Taking responsibility for your destiny will determine the kinds of relationships you build. People without a growing sense of wholeness, without responsibility, have hellish relationships. They behave more like beggars than choosers.  Consider the dating game.

 

It seems that even some species of the animal kingdom have more relationship savvy than we humans. When it comes to choosing a mate, for example, a female penguin knows better than to fall for the first creep who pulls up and honks.  She holds out for the fittest suitor available. The Asian jungle bird Gallus is just as choosy. And so is the female scorpion fly. But when it comes to human relationships, it seems that far too often little effort goes into selecting and choosing. Why? Because we lack initiative, purpose and clear-cut goals.

 

All of your relationships, if they are to be healthy, must be predicated on your having an identity, forging a purpose, having courage, and making commitments to things outside yourself.
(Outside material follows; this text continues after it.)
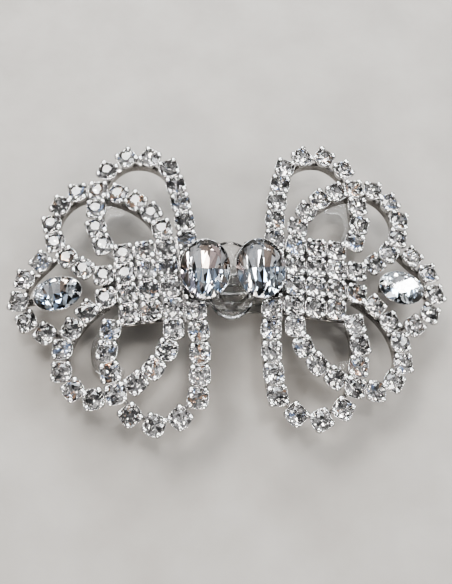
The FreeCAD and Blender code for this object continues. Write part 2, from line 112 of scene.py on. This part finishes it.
# --- painted reflections on the ovals' foil facets: smoky and rosy hues behind the keel stand in for reflected brown surroundings, icy hues in front for reflected window light; each hue has the draw below which it is chosen ---
PANEL_LEVELS = (0.80, 1.0)
SMOKY = (0.56, 0.45, 0.38)
ROSY = (1.0, 0.80, 0.75)
SILVERY = (0.98, 0.97, 0.96)
SLATE = (0.40, 0.44, 0.50)
ICE_BLUE = (0.66, 0.80, 1.0)
ICE_WHITE = (0.90, 0.96, 1.0)
BACK_REFLECTION_HUES = {"inner": ((0.40, SMOKY), (0.60, ROSY), (1.0, SILVERY)),
             "outer": ((0.15, SMOKY), (0.35, ROSY), (1.0, SILVERY))}
FRONT_REFLECTION_HUES = ((0.12, SLATE), (0.50, ICE_BLUE), (1.0, ICE_WHITE))
WALL_TINT = (0.9, 0.92, 0.95)

# --- seats: share of the widest reach beyond which a stone's points lie on its girdle ---
ROUND_RIM = 0.97
OVAL_RIM = 0.99
WELD_DISTANCE = 0.002 * MM

# --- stage, in metres ---
FLOOR_GAP = 0.15 * MM
FLOOR_SPAN = 5.0
FLOOR_STEPS = 24
FLOOR_DARK = (0.30, 0.283, 0.262)
FLOOR_LIGHT = (0.345, 0.328, 0.306)
SKY_LOW = (0.20, 0.195, 0.19)
SKY_HIGH = (0.60, 0.61, 0.63)
SKY_HIGH_AT = 0.9
EXPOSURE = -0.2
# Lamps: name, place, size, power in watts, colour.
LAMP_TARGET = Vector((0, 0, 0.01))
LAMPS = (
    ("key", (-0.25, 0.30, 0.55), (0.30, 0.20), 3.6, (1.0, 0.99, 0.97)),
    ("fill", (0.45, -0.05, 0.35), (0.20, 0.30), 1.9, (0.96, 0.98, 1.0)),
    ("front", (-0.10, -0.50, 0.30), (0.25, 0.12), 1.8, (1.0, 0.95, 0.90)),
    ("top", (0.05, 0.05, 0.70), (0.10, 0.10), 1.4, (1.0, 1.0, 1.0)),
    ("window", (0.02, 0.50, 0.32), (0.44, 0.30), 3.6, (0.90, 0.95, 1.0)),
)
GLINT_DISTANCE = 0.5
GLINT_SIZE = (0.010, 0.026)
GLINT_POWER = 0.06

# --- camera ---
CAMERA_TARGET = Vector((-1.09, -2.55, 8.0)) * MM
CAMERA_DISTANCE = 150.0 * MM
CAMERA_AZIMUTH_DEG = 12.55
CAMERA_ELEVATION_DEG = 70.02
CAMERA_ROLL_DEG = 10.85
CAMERA_LENS = 57.1
CAMERA_SENSOR = 36.0
CAMERA_SHIFT_Y = -0.0044
CAMERA_CLIP_START = 0.005


def shade(level, hue):
    """A hue at a level of brightness."""
    return tuple(level * part for part in hue)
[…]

Once you take an active role in the quality of your own life, other people share in your growth rather than becoming responsible for it.

 

If you are serious about writing your own destiny, however, you will need a couple of tools. To begin with you'll want a personal statement of purpose and a small set of meaningful goals. Your purpose will set your course and your goals will serve as your road map to being the person you were meant to be. 

 

Some of the most advanced corporations make a practice of "revisiting" their mission statement every few years. They study the document that sets forth their original aims and then measure their performance. At regular intervals companies look at whether the aims of the business have fallen out of sync with its mission statement, whether these aims need to be brought back into line, or whether the statement itself needs to be rewritten to reflect current realities. 

 

As individuals, we need to do the same thing. A purpose statement keeps us on track. How do you write a personal purpose statement? You have to answer one question for yourself as honestly as you can: What do I really want from life? Once you determine this, you can craft specific goals that will help you achieve your purpose.